#  > 【月之花海】獸迷、毛毛、Furry討論區 >  > 狼群集會岩 >  > [討論] 假如你現在變成一頭狼了,你會有什麼打算?

## 洛思緹

我的是~
1.離開自己的家庭,去尋找一個狼群重新生活!
2.到學校去嚇嚇同學!!

----------


## zzz8519

1我也會去嚇同學 [<以前>對我有威脅的一定要把他們嚇個全死]

2我可能會暫時當隻流浪的狼[說不定還會被人當成狗抱回家養][炸
  或許當隻別人心目中的狗也不錯[叛徒]




還是回歸自然吧

----------


## TYPHOON

1.拍下來、然好好體驗狼的感覺
2.吃掉或咬死以前跟我有過節的人
3.看看是不是能自由控制變成人或狼的時機，考慮要不要仗著這種力量流浪去

----------


## huxanya

1.把一些討厭的人給殺了
2.尋找並加入狼群
和狼群居住大自然^^

----------


## 白狼 小舞

前提是如果我還可以說話的話...

1.去找朋友聊天順便嚇嚇他們 :P 
2.好好體驗當狼的感覺  :Very Happy:  
3.當家人或朋友被欺負時去幫他們助陣  :Mr. Green:  
4.其他~目前還沒有想到~

本幼狼還是會繼續留在家裡  :Smile:  
畢竟離家討生活是很辛苦的  :Wink:  
而且台灣要上哪去找狼群阿  :Confused:  
動物園除外~

~本幼狼還是會盡力的守護家人~
就算我變成狼他們還是我的親人

----------


## 影狼

本狼倒是一點都不會想去嚇人或吃人
這樣不反而更增加人類對狼的恐懼與厭惡嗎?

若出現在公共場合 很可能被當成野狗抓走 之後的下場就是安樂死! @@
稍微幸運一點被送去動物園的話 之後也是失去自由的生活!
所以本狼會立刻想辦法躲藏起來 如果還能聽懂人類的話 就去找流浪動物之家或是其他保育協會機構來保護本狼
這點太困難的話 那只能浪跡天涯躲到山裡去生活
但可能必須面對困苦的生活 與流狼狗群的廝殺等等

結果好像生活在台灣的狼一點都不會幸福吧

----------


## 跳跳抓抓

打算？

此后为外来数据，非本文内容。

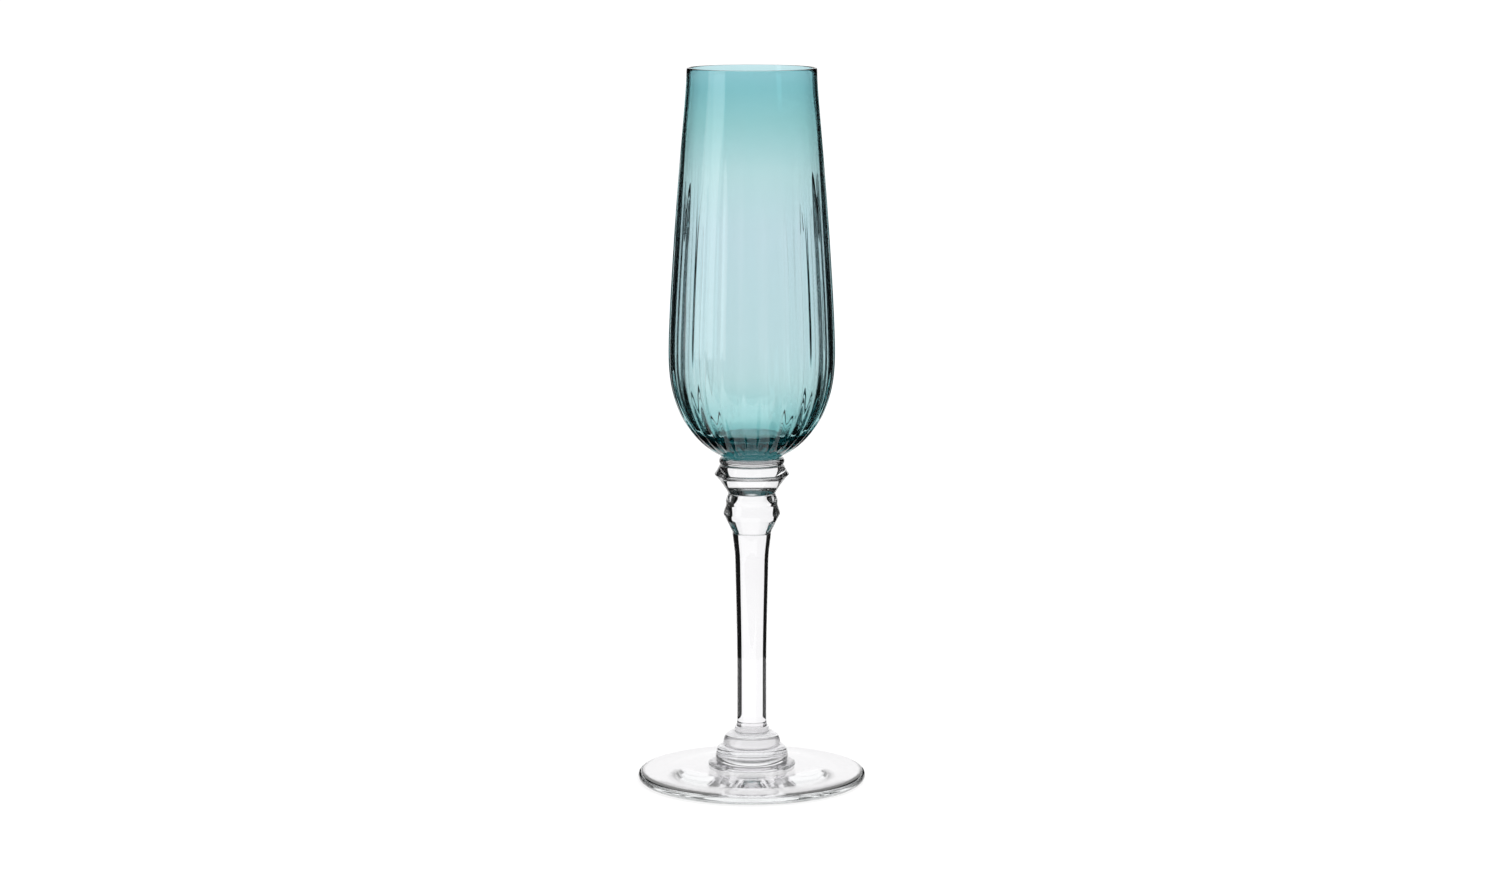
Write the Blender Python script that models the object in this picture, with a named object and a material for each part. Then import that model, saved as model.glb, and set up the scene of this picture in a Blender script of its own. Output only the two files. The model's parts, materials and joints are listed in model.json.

...

先來點簡單的，最先做的事情是:
0.確定周圍有人類否
1.用新的視覺觀察已習以為常的環境（好像可視范圍的高度有些低了（廢話））
2.用新的嗅覺與"體味"習以為常的空氣（一下子被充斥在空氣中濃濃的怪味嗆到）
3.用靈敏的聽覺傾聽以往聽不到的波段和微響（被路過的自行車所鳴之鈴聲震暈了一會）
4.沉浸在微風拂過厚軟毛發那種說不盡的感覺中

接下來的打算就是找到人、狼身隨意變換的方法，如果固定了，那趕快找個安全的地方咯

不知家人見到一隻大狼蹲在電腦桌前座椅上伸爪打字會有什麼反應（老牌套路三部曲：一呆二叫三暈倒）

其他的打算處理完安全問題再考慮吧（畫外音『安全問題是一生的問題』）

----------


## 娜雅

自由自在的生活

不聽於任何人類的話

跟同類一起生活!!!

----------


## locklose

咬死王x蛋先.不然就是嚇嚇他= =.希望他有所警惕[敢惹我...不要命了阿你]

反正美洲都有保育區了...那就

回歸自然吧..................[總不能還呆再家中打電腦吧.會被趕出去的]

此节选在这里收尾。